▶ **GOAL**
Copy exactly the lines of the material below that run from the one containing "with BuildSketch(Plane(earth_path.line @" through the one containing "bpy.context.scene.collection.objects.link(empty)". Copy no other lines.
::: SOURCE MATERIAL :::
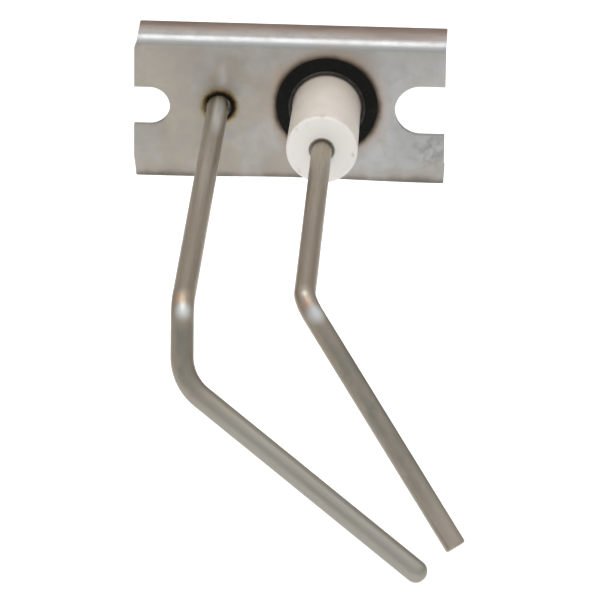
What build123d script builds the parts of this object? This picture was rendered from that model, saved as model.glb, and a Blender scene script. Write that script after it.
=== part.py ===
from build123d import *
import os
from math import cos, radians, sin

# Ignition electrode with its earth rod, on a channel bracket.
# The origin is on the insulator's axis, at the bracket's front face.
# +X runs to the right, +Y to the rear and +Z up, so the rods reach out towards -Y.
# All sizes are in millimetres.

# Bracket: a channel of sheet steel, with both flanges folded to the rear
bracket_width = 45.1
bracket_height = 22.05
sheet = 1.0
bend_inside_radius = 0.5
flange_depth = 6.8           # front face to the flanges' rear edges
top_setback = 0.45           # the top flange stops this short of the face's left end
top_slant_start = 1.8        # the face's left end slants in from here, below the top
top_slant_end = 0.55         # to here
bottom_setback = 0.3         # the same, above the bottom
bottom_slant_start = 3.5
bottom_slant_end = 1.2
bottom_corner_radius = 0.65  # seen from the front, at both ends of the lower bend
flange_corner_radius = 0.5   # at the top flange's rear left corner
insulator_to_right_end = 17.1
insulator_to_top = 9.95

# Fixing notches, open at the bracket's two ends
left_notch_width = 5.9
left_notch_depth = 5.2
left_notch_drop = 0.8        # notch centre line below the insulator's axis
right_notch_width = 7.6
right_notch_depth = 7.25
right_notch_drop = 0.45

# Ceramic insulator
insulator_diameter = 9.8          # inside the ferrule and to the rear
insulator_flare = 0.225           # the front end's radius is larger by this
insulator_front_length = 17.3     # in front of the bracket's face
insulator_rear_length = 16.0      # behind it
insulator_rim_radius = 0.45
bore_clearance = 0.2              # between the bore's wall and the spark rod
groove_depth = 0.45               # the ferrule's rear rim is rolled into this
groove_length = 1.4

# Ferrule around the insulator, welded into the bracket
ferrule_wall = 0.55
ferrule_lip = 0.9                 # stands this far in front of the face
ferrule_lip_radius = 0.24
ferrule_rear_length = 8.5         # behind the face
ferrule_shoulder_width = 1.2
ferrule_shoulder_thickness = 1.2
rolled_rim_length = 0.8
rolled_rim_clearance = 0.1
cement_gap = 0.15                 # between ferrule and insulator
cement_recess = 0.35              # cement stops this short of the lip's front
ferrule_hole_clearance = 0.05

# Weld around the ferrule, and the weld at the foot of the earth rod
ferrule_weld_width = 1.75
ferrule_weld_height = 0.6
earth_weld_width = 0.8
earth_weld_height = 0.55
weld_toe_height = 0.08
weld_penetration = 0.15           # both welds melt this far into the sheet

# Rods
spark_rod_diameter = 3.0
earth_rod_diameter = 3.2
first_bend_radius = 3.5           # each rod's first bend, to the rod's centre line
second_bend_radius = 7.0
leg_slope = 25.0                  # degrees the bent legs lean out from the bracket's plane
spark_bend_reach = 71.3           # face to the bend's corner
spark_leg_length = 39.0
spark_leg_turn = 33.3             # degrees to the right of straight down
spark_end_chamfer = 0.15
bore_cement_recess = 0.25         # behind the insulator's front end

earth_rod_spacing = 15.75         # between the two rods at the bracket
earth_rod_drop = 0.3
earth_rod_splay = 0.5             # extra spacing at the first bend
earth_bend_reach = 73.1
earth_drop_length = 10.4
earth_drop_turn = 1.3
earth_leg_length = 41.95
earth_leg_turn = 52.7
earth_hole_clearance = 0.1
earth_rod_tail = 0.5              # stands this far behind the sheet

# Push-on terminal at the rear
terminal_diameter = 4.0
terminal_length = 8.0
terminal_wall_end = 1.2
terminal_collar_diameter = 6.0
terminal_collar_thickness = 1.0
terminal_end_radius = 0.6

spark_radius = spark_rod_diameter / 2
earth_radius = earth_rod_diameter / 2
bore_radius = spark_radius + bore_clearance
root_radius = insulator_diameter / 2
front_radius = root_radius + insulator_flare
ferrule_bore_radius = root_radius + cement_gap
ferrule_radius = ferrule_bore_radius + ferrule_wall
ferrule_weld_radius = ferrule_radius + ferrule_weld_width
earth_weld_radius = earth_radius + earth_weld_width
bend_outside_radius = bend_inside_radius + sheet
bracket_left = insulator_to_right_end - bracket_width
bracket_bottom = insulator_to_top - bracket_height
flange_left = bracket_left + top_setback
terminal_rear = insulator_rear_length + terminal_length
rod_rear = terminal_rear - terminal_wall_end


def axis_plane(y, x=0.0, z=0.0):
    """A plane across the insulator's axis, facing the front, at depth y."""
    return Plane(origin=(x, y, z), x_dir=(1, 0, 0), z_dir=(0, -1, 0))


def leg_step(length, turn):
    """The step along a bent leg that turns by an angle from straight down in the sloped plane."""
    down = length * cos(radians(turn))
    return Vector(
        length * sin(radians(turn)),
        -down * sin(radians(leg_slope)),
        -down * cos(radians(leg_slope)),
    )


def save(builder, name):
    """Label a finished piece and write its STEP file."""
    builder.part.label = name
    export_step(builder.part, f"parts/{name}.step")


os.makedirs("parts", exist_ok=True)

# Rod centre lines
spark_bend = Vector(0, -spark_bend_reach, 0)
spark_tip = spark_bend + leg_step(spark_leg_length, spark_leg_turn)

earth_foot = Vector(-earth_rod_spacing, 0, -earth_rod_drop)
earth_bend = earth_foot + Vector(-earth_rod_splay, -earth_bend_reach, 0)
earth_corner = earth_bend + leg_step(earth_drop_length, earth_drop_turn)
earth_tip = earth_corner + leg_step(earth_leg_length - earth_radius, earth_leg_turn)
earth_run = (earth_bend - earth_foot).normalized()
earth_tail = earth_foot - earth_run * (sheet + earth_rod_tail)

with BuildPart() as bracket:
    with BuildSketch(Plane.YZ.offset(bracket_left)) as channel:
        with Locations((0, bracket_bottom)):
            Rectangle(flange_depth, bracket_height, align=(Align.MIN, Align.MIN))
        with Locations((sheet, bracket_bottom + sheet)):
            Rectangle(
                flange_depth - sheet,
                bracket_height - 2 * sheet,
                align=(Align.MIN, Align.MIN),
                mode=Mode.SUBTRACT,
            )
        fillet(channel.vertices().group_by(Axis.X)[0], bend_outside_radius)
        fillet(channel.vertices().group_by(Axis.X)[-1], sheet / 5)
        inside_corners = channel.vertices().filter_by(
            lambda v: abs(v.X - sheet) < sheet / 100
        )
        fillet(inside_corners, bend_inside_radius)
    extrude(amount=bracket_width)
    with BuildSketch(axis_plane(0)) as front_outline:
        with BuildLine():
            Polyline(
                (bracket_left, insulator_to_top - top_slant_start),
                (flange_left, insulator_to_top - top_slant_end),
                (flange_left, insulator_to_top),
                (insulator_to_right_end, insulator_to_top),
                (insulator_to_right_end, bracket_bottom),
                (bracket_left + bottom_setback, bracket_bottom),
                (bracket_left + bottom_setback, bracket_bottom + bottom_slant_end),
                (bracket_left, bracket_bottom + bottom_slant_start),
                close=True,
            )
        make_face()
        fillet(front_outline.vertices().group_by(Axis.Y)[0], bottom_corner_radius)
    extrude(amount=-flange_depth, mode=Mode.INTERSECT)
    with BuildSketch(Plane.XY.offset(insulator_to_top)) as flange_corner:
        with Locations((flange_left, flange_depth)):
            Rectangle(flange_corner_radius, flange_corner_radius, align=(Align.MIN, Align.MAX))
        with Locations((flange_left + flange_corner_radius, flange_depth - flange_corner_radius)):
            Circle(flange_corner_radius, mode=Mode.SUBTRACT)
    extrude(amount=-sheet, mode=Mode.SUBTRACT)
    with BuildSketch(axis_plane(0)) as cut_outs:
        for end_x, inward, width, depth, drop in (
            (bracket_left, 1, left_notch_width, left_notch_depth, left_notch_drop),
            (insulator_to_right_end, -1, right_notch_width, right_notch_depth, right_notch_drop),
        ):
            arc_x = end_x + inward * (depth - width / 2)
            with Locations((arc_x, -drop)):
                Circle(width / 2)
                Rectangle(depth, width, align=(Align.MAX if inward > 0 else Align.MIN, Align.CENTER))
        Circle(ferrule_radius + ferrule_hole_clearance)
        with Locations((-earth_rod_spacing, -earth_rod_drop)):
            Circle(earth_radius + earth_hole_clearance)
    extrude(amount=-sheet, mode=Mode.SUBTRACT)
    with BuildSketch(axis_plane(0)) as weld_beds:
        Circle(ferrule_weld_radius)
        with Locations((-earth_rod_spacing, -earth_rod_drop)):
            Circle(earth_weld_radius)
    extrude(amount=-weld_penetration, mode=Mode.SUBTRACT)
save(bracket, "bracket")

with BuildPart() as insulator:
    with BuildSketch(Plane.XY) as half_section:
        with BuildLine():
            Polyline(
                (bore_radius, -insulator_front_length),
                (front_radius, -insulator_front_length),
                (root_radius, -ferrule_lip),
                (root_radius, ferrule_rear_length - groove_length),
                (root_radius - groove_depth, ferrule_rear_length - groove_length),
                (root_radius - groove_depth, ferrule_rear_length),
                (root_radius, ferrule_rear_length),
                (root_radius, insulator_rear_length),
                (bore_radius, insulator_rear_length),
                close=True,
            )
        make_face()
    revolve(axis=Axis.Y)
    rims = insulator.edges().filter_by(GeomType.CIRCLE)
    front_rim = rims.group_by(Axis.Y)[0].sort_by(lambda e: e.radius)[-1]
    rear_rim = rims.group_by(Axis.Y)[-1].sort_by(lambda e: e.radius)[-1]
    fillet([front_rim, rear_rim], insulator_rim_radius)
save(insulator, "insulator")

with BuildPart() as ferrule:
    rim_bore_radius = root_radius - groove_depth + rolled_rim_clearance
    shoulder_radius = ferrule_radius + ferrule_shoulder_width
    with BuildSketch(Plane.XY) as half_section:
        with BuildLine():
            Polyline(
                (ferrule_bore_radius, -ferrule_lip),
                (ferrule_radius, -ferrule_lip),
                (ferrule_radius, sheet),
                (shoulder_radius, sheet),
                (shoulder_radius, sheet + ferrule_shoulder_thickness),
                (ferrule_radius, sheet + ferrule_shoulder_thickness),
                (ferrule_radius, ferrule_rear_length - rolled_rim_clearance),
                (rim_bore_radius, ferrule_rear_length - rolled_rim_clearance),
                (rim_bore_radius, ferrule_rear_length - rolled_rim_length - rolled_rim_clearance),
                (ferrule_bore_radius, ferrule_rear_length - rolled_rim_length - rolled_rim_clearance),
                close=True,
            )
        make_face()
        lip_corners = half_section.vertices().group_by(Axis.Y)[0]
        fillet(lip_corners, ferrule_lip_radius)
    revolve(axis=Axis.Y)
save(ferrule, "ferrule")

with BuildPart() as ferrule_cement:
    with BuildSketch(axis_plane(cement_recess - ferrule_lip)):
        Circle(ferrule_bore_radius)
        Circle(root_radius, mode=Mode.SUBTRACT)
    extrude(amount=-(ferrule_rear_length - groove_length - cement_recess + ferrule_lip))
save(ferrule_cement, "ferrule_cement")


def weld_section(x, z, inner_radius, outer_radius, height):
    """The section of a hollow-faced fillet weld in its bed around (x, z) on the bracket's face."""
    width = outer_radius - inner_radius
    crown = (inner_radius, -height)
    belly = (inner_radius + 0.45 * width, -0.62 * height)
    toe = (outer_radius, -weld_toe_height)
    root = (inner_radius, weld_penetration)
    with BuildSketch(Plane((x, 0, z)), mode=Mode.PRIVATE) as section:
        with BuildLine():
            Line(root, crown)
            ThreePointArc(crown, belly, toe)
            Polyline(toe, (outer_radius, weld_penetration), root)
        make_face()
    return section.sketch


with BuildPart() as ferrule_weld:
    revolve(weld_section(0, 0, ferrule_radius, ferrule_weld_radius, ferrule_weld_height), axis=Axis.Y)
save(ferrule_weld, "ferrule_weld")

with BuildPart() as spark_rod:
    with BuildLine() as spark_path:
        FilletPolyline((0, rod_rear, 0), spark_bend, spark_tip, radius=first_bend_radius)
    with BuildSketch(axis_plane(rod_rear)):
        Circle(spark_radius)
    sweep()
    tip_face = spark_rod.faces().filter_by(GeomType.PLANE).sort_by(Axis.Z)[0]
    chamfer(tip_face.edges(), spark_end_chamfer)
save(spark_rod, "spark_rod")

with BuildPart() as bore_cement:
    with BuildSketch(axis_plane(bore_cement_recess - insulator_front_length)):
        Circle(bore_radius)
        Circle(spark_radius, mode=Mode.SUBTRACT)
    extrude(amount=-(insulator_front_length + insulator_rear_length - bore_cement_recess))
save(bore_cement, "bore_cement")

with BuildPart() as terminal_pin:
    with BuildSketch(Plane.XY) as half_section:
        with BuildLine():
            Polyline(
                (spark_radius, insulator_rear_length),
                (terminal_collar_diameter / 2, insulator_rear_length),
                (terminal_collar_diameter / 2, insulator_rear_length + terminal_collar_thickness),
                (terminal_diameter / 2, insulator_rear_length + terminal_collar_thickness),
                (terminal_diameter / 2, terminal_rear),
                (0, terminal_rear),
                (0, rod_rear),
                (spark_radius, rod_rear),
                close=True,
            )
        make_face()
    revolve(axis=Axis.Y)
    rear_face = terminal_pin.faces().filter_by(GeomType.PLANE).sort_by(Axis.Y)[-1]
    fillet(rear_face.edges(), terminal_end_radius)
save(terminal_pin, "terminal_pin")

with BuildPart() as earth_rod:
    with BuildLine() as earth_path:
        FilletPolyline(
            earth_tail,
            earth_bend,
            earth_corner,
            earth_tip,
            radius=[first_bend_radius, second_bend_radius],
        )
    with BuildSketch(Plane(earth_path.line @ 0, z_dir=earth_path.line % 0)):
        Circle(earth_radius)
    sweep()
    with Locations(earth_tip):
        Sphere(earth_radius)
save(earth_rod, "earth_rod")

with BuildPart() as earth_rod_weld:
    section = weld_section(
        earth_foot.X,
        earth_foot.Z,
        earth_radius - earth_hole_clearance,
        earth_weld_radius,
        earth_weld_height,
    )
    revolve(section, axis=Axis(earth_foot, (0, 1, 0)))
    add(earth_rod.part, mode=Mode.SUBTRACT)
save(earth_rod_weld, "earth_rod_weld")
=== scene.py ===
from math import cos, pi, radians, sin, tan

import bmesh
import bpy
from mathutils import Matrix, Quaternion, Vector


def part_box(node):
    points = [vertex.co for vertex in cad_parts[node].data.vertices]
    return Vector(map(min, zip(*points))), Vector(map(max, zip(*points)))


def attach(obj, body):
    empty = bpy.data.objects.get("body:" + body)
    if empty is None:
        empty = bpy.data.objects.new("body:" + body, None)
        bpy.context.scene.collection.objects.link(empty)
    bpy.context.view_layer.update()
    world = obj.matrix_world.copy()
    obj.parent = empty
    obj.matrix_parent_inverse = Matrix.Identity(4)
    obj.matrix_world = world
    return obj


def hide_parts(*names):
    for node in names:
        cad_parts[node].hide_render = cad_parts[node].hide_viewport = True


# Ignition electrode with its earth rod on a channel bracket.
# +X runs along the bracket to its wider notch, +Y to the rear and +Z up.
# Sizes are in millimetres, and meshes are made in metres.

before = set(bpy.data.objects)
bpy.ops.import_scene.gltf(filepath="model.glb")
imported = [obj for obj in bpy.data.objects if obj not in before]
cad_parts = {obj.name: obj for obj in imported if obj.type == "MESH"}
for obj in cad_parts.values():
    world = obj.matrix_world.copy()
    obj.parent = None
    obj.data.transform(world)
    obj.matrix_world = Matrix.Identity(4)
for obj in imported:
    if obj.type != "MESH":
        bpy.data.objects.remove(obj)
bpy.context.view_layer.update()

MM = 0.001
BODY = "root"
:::
▶ **COMPLETE OUTPUT**
    with BuildSketch(Plane(earth_path.line @ 0, z_dir=earth_path.line % 0)):
        Circle(earth_radius)
    sweep()
    with Locations(earth_tip):
        Sphere(earth_radius)
save(earth_rod, "earth_rod")

with BuildPart() as earth_rod_weld:
    section = weld_section(
        earth_foot.X,
        earth_foot.Z,
        earth_radius - earth_hole_clearance,
        earth_weld_radius,
        earth_weld_height,
    )
    revolve(section, axis=Axis(earth_foot, (0, 1, 0)))
    add(earth_rod.part, mode=Mode.SUBTRACT)
save(earth_rod_weld, "earth_rod_weld")
=== scene.py ===
from math import cos, pi, radians, sin, tan

import bmesh
import bpy
from mathutils import Matrix, Quaternion, Vector


def part_box(node):
    points = [vertex.co for vertex in cad_parts[node].data.vertices]
    return Vector(map(min, zip(*points))), Vector(map(max, zip(*points)))


def attach(obj, body):
    empty = bpy.data.objects.get("body:" + body)
    if empty is None:
        empty = bpy.data.objects.new("body:" + body, None)
        bpy.context.scene.collection.objects.link(empty)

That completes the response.